«LA SOLEDAD QUE DUELE»


Recuerdo la primera reunión del equipo directivo de Cáritas diocesana de Tenerife con el Obispo. Le pedimos que nos compartiera sus preocupaciones sociales más urgentes. Habló de muchas cuestiones, pero una de ellas se grabó especialmente en nuestra memoria: la soledad no deseada. Desde aquel momento supimos que teníamos delante un desafío profundo, silencioso y a menudo invisible, que atraviesa generaciones y que necesita una respuesta humana y comunitaria. 

La soledad no deseada no es la del silencio elegido, ni la del retiro fecundo. Es la que se impone cuando faltan vínculos, cuando no hay compañía, cuando la vida se vuelve demasiado grande para cargarla a solas. Es una soledad que hiere porque no da espacio al crecimiento, sino que encoge el corazón y lo llena de vacío. 

En Canarias, la magnitud del problema tiene rostro y cifras. Según la Encuesta Continua de Hogares del INE, en 2024 vivían solas unas 203.000 personas en las islas. De ellas, casi 79.900 son mayores de 65 años, y la mayoría mujeres -más de 40.000-. Detrás de estos números hay vidas concretas que, a menudo, soportan en silencio la carga de una soledad no elegida.Pero no son solo ellos: cada vez más jóvenes confiesan sentirse solos en medio de un mundo hiperconectado digitalmente. Es la paradoja de nuestra época: rodeados de pantallas y mensajes, podemos sentirnos más aislados que nunca. 

La soledad no deseada no es un asunto menor. Afecta a la salud física y emocional, deteriora la calidad de vida, aumenta la depresión e incluso acorta la esperanza de vida. No es exagerado afirmar que la soledad mata, aunque lo haga en silencio, sin ocupar titulares, sin generar escándalo mediático. 

¿Cómo responder? Desde luego, hacen falta políticas públicas que fortalezcan redes de apoyo, que promuevan la convivencia intergeneracional y que acompañen a los más frágiles. Pero la verdadera respuesta es más honda: recuperar una cultura de la relación, de la vecindad, de la comunidad. Redescubrir que nadie puede vivir plenamente sin vínculos reales, cara a cara, cuerpo a cuerpo, alma con alma. 

La soledad no deseada interpela a las instituciones, pero también a cada uno de nosotros. Se combate con gestos sencillos: visitar a un mayor, escuchar con atención a un vecino, preguntar de verdad cómo está un compañero de trabajo.

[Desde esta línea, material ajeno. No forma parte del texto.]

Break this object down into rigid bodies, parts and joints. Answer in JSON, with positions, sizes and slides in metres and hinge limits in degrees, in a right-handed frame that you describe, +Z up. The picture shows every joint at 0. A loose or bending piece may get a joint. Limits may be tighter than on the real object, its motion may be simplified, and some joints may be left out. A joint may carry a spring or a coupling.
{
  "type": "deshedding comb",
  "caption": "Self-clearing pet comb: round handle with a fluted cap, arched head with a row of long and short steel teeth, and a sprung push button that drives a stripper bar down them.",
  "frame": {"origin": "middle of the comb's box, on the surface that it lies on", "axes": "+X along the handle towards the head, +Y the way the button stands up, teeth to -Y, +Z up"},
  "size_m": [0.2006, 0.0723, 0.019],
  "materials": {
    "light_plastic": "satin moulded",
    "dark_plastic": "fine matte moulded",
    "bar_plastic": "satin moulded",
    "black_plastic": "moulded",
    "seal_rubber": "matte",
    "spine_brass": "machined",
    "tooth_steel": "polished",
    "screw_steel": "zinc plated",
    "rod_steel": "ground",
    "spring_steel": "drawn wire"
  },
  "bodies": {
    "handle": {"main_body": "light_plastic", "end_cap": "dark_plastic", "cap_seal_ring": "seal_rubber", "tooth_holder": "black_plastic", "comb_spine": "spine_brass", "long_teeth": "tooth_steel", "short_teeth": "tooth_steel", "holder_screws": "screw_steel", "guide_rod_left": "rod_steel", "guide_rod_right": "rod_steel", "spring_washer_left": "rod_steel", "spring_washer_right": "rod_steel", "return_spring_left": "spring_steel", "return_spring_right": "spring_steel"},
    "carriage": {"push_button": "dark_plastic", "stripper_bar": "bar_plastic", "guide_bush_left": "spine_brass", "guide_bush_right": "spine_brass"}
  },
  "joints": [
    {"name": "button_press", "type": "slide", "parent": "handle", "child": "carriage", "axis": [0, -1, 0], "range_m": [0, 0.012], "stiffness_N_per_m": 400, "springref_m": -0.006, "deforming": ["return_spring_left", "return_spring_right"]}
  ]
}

Son pequeñas acciones que devuelven dignidad y esperanza, y que recuerdan a quien sufre que no está condenado al abandono. 

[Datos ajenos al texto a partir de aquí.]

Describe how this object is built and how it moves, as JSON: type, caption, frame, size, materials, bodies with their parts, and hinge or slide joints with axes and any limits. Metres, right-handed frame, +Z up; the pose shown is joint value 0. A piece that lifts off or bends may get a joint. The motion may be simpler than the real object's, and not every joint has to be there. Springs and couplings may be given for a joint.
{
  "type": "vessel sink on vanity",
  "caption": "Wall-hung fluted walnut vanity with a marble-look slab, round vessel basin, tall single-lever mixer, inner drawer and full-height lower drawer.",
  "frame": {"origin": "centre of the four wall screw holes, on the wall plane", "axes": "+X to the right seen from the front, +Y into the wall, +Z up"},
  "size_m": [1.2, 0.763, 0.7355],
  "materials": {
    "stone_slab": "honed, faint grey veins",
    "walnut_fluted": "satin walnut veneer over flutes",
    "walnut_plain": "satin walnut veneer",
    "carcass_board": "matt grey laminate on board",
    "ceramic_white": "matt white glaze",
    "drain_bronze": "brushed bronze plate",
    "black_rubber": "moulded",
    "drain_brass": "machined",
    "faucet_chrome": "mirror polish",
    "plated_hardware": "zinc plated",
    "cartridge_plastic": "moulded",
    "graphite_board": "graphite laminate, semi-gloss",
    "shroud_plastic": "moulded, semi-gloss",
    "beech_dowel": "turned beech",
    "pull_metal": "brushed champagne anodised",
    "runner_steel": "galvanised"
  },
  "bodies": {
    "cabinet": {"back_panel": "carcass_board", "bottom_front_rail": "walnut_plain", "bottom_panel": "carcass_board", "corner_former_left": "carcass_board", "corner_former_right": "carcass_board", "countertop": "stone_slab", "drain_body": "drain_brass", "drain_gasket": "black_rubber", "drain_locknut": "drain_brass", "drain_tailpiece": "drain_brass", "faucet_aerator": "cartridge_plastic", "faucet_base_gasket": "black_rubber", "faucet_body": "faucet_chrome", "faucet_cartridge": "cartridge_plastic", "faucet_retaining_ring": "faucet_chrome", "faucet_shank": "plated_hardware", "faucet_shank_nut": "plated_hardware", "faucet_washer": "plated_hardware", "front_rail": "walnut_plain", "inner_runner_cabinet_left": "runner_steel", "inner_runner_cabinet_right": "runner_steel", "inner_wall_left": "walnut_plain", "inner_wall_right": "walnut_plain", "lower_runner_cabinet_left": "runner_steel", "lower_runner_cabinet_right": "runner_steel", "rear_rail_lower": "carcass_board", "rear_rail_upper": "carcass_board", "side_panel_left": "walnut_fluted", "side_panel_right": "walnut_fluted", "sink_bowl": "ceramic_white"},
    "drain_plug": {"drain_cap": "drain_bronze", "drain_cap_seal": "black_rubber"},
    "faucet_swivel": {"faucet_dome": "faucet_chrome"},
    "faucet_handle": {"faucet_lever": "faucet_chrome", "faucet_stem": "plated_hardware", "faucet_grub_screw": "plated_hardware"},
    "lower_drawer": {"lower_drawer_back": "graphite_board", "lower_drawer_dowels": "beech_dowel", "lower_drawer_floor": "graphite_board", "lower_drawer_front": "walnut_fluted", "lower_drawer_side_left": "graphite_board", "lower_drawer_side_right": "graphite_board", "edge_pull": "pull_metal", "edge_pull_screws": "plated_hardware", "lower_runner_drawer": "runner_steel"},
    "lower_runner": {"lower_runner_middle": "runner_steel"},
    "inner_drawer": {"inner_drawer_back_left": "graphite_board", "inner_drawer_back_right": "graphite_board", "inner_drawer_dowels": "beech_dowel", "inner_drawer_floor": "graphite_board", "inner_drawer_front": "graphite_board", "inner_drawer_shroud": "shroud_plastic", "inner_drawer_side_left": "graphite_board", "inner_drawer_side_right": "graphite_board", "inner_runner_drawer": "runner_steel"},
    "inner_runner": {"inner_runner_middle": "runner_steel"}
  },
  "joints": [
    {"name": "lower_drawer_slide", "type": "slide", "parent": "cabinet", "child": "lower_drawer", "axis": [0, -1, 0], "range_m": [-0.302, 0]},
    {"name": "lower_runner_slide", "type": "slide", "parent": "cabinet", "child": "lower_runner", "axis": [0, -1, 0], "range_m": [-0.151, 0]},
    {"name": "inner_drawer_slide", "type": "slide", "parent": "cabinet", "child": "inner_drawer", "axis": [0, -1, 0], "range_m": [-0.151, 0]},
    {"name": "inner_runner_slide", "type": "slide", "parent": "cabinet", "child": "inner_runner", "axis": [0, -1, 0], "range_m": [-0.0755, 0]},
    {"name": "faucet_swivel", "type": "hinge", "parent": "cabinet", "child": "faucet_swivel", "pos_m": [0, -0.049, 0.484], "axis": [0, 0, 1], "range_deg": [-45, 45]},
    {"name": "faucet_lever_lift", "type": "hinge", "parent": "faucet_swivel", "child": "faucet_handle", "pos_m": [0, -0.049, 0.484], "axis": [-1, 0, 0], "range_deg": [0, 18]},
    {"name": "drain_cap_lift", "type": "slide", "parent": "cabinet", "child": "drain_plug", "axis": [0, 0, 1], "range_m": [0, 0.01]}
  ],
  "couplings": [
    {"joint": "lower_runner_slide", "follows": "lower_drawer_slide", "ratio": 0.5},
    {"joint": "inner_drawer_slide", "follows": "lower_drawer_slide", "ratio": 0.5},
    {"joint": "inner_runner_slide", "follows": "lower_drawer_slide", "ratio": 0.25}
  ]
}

El ser humano es, por naturaleza, un ser en relación. No se entiende fuera del encuentro. Cuando una sociedad permite que la soledad no deseada se extienda sin respuesta, lo que está en juego no es solo el bienestar de unos pocos, sino la calidad humana de todos. 

El Génesis, desde el inicio, nos lo recuerda con sencillez: “No es bueno que el ser humano esté solo”. Jesús mismo, en sus horas más difíciles, pidió la compañía a sus discípulos. Se durmieron. Sabemos que la fraternidad no es un lujo, sino una necesidad vital. Quizá esa sea la llamada de nuestro tiempo: ser prójimos unos de otros, para que nadie tenga que enfrentar la vida en la soledad que duele.